# Lubricant for drilling in metal



## downunder

A quick poll of experiences in drilling holes in metal. We have a new shop foreman (in his twenties) who thinks that using sae 30 motor oil is OK to use as a cooling lubricant when drilling holes in metal. I prefer to use a low speed- 300-400 rpm- whether or not I have CUTTING OIL available. I have the idea that the lower speed is more useful for preventing burning the bit. I am talking about 1/4 inch to 1/2 inch range holes. This particular project is bolting down some benches in a park; drill through the legs and bolt into the concrete.

FYI- I am in mid-fifties and started using a 1/4 inch single speed maybe 45 years ago with my dad who was a mechanic.
This mechanic is the shop foreman because local governments pay such crappy wages they have to pay supervisor pay ($12.00 hr) to get any kind of mechanic.

Anyway, am I really that old and set in my ways (my apologies to you younger posters) or is this kid full of shtuff?


----------



## Termite

I agree with you and the kid! Slow speed is critical to drilling holes in metal. I use motor oil as a lubricant when drilling holes in beams and such. It doesn't take more than a couple drops and it makes a little smoke, but I think it helps the bit cut better and stay sharp longer.


----------



## HandyMac

Mtr oil works - but my preference is Cool-Tool cutting fluid. http://www.emachinetool.com/tooling/temp_right.cfm?FamilyID=S989517&Source=PTC I hope this helps.


----------



## downunder

I should have maybe explained in just a little more detail. You see, I was always taught starting with my father and others along the way who were true mechanics, craftsmen, etc. to use the right tool for the job. I extend this to cutting oil vs motor oil. They are two different products made for two different uses. If I was in the field, had to have something to cool the bit because somebody else wanted to drill too fast, I could see using motor oil. I once put a chewing gum wrapper on a blown fuse to get home, but.... More likely I would have an extra quart of oil in the toolbox than cutting oil. But that is why I took the job back to the shop in the first place. I use WD-40 or similar when I chasing old threads just to clean and lubricate before re-installing. But then very few people take the time to clean threads as part of the job.
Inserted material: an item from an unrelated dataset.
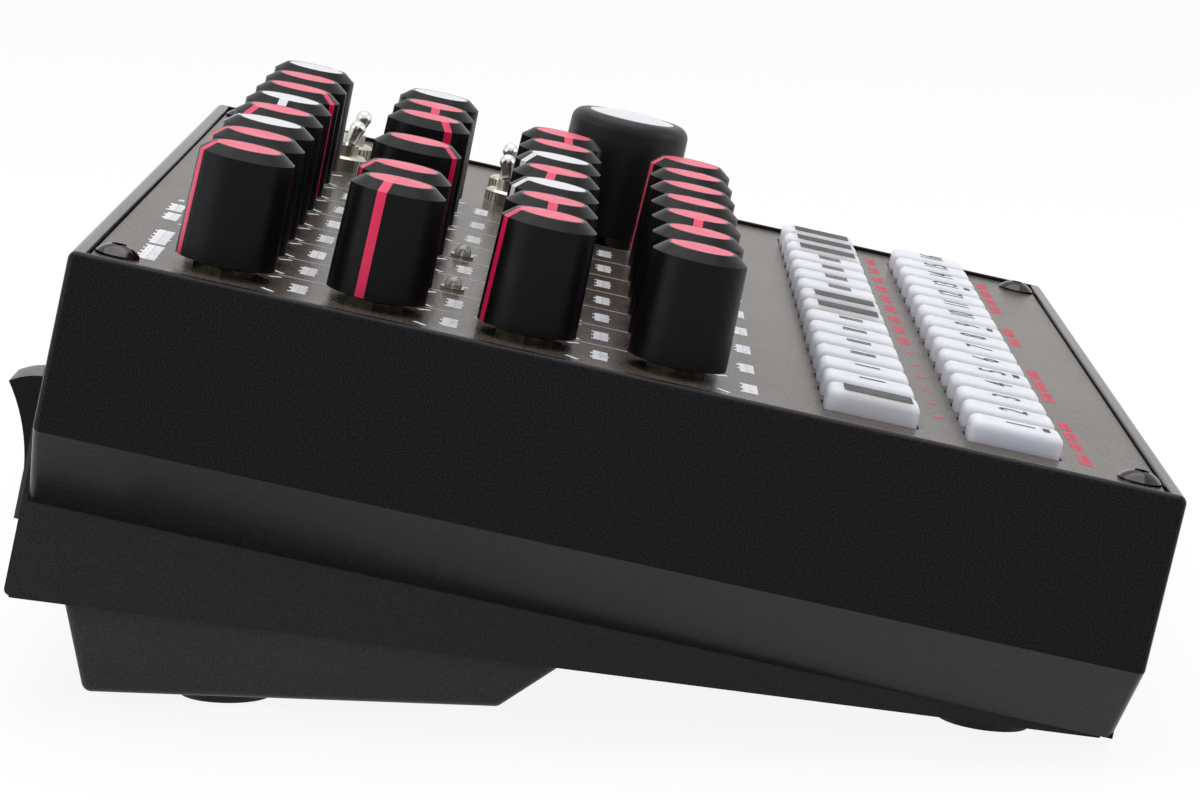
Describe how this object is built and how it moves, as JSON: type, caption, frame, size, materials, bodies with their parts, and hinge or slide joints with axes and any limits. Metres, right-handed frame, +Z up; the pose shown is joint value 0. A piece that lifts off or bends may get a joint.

Not the same as cutting new threads. By the way, my dad would not allow any form of permatex type gasket product in his toolbox. "If you clean it right and put it on straight, it won't leak." Never saw anything that did, although it looked clean enough to a 12 year old the first three times!
This incident was AT THE SHOP and there was cutting oil available. Not to mention that he knocked over half a quart of oil all over my tailgate where we working and then walked off with no offer to wipe it off, knowing it's going to be my gass on the ground the next time I step into the bed. 
Just never was taught to use motor oil to cut threads, drill holes or for anything thing else that didn't run.


----------



## micromind

In any machining operation, fluid applied to the cutting tool does basically two things. 

1) It aids in removing chips. This is especially true in softer abrasive metals, like aluminum, copper, and stainless. Even when cut with a very sharp tool, the chips are somewhat jagged, and tend to wedge themselves between the remaining stock and the cutting tool. 

2) It acts as a coolant. Even a sharp tool operated at low speeds will generate very high temperatures on the cutting edge. In fact, no tool actually 'cuts' anything. The cutting edge of a tool must, on a molecular level (VERY small) heat the stock enough to cause it to melt, and thus the molecules can be separated. The trick with fluid here is to cool the bulk of the cutting tool, but not cool the very edge of the tool. 

I usually carry some cutting oil in the truck, and find that dipping cutting end of the bit into the oil before drilling makes a world of difference. Bits last alot longer too. Motor oil would certainly be better than nothing, but cutting oil is formulated specifically for cutting tools. 

Rob


----------



## downunder

> In fact, no tool actually 'cuts' anything. The cutting edge of a tool must, on a molecular level (VERY small) heat the stock enough to cause it to melt, and thus the molecules can be separated.


From whence cometh this knowledge?


----------



## Docfletcher

Try this...

For cutting metal, a cutting emulsion is recommended. It prevents the cutting edge(s) from overheating and thermally damaging the tool and also reduces friction. You can make a suitable emulsion by mixing water : vegetable oil in ratio 4 : 1 and adding soap and mixing well until it becomes homogeneous. 

If you can't make emulsion, use vegetable oil instead. Do not use plain water as it will corrode the cutting edge and render it useless. 

Vegetable oil is better than mineral oil because doesn't damage your skin and also makes more pleasant stench when gets overheated.


Apply the emulsion/oil with an old paintbrush or a syringe.

Info found at ronja.twibright.com/fundamentals.php :laughing: http://ronja.twibright.com/fundamentals.php


----------



## homework

TAP-MAGIC cutting fluid for steel iron etc.
ALUM-TAP for aluminum

the harder the metal the slower the speed


----------



## downunder

> A quick poll of experiences in drilling holes in metal.


As I stated in the beginning, I was just curious about others' experiences. The conflict in question, if you want to call it that, is with someone who is not even 30 years old but thinks he knows everything and no one else knows anything.

Docfletcher,
Now thats thinking outside the box. Cutting oil is less than $10 for a bottle that will last forever, amd I have some, but I would probably rather spill this formula in the toolbox. Great idea!:thumbsup:


----------